Honey locust is a medium-sized tree with a short, thorny trunk, thorny branches, and a loose, open crown.
Leaves are alternate, compound, 5–10 inches long, with 15–30 leaflets; leaflets ¾–2 inches long, broadest near the base to even throughout; margin entire or sometimes with very small, round teeth; upper surface shiny; lower surface paler, often hairy.
Bark is grayish brown to black, on older trees with grooves deep, narrow, separating into scaly ridges with sides or ends free and curved outward; often bearing heavy, simple or branching spines.
Twigs are greenish or reddish brown, shiny, stout, often zigzag, with solitary or branched spines that are rigid, sharp, straight, shiny, purplish brown, up to 12 inches long.
Flowers May–June; greenish white; male flowers in catkins, female flowers in clusters; found on separate trees or sometimes as a complete flower.
Fruit a dark brown, leathery pod, 6–18 inches long, narrow, flat, twisting at maturity; seeds 6–27, brown, oval, about ½ inch long.
Height: to 60 feet.
Statewide.
Habitat and Conservation
Occurs in bottomlands along streams and their valleys, also upland slopes and open or wooded pastures.
It is a common invader (or pioneer species) of pastures and idle fields, and it is troublesome for farmers whose tractor tires the thorns puncture.
Honey locust, and trees such as eastern red cedar, wild plum, and persimmon, are some of the first woody plants to grow in places where forests have been cut down, and their establishment is one of the early steps in that land reverting back to a woodland or forest community.
Status
Native Missouri tree. Some thornless cultivated varieties are popular landscaping trees. Natural trees, heavily covered with large, sharp thorns, are often considered a nuisance when they grow near people.
Human Connections
Cultivated thornless and seedless varieties of honey locust are popular in landscaping and along city streets — in autumn, the small leaflets turn bright gold before blowing away in the wind, and the leaves' little midveins make little mess. The rather open canopy of honey locust creates a dappled shade that allows lawn grasses to flourish below.

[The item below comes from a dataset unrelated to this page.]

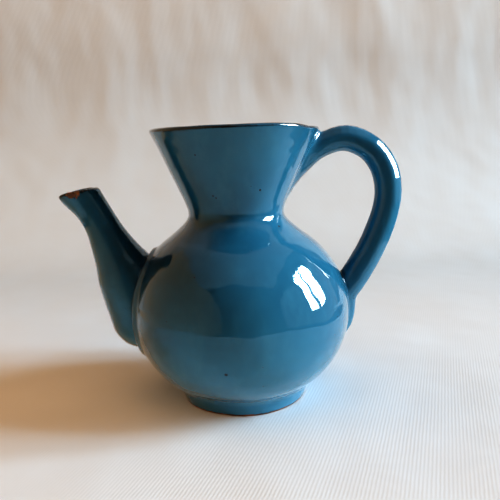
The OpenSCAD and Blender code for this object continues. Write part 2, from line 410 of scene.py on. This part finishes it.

Native Americans ate the fleshy sweet pulp of the young pods, and the pods and inner bark have been used medicinally in the past.
The species name, triacanthos, means "three thorns" and refers to the thorns, which frequently branch into three sections. The sweet pulp around the seeds account for the "honey" in the tree's name.
In several parts of the world, such as Australia and South America, where it is not native, people have introduced honey locust, and it has proven to be highly aggressive and invasive in those regions. Even where it grows natively in North America, honey locust is frequently considered an unwelcome pest species.
Cattle relish the sweet pods, when they are on the ground, but the spines prevent the animals from nosing into the trees and browsing the foliage. This is one reason why honey locusts are successful invaders in pasture land. Another is that cattle tend to excrete the undigested seeds, spreading the offspring away from the parent tree.
The wood of honey locust is very durable and tough. One sign of its toughness is when you see an old, mostly dead honey locust standing solidly on a pasture (or on a streetside or island in a parking lot), with little sign of rot.
Ecosystem Connections
The seeds and pulpy pods provide winter food for rabbits, squirrels, and deer.
The flowers are reportedly a good bee food.
Honey locust is a top food plant for caterpillars of the honey locust moth, bisected honey locust moth, silver-spotted skipper, moon-lined moth, and the orange wing. These caterpillars, and the winged adults, are important foods for birds.
Honey locust is a “pioneer” or early colonizing species, one of the first kinds of trees to become established in disturbed landscapes such as old fields and pastures that are reverting back to forest.
Honey locusts cannot tolerate fire; historically, honey locusts and similar woody pioneer species were prevented from gaining a foothold in native prairies, savannas, and glades by periodic fires. Such fires were ignited by lightning or were set by Native Americans.
Why the enormous thorns? One hypothesis is that the thorns evolved to deter large Pleistocene mammals (megafauna), such as mastodons, from feeding destructively on the foliage and branches. These now-extinct animals may also have played important roles in distributing the undigested seeds of honey locust, Kentucky coffee tree, and Osage orange, after swallowing the fruit.
From June into September, and especially in late August, you might see the foliage of honey locusts clumped together and turning a brownish, burnt orange. Sometimes almost all the outer leaves of the tree's crown are affected. Upon closer inspection, you'll see there's a silken webbing holding the leaves together. This is most likely the mimosa webworm (Homadaula anisocentra), a nonnative moth first recorded in the United States (in Washington, DC) in 1943. The insect's range has been expanding. Its primary food plant is mimosa (which is also nonnative), but our native honey locust is its second-favorite host in America. University of Missouri Extension and Bridging the Gap have helpful pages about this nonnative moth.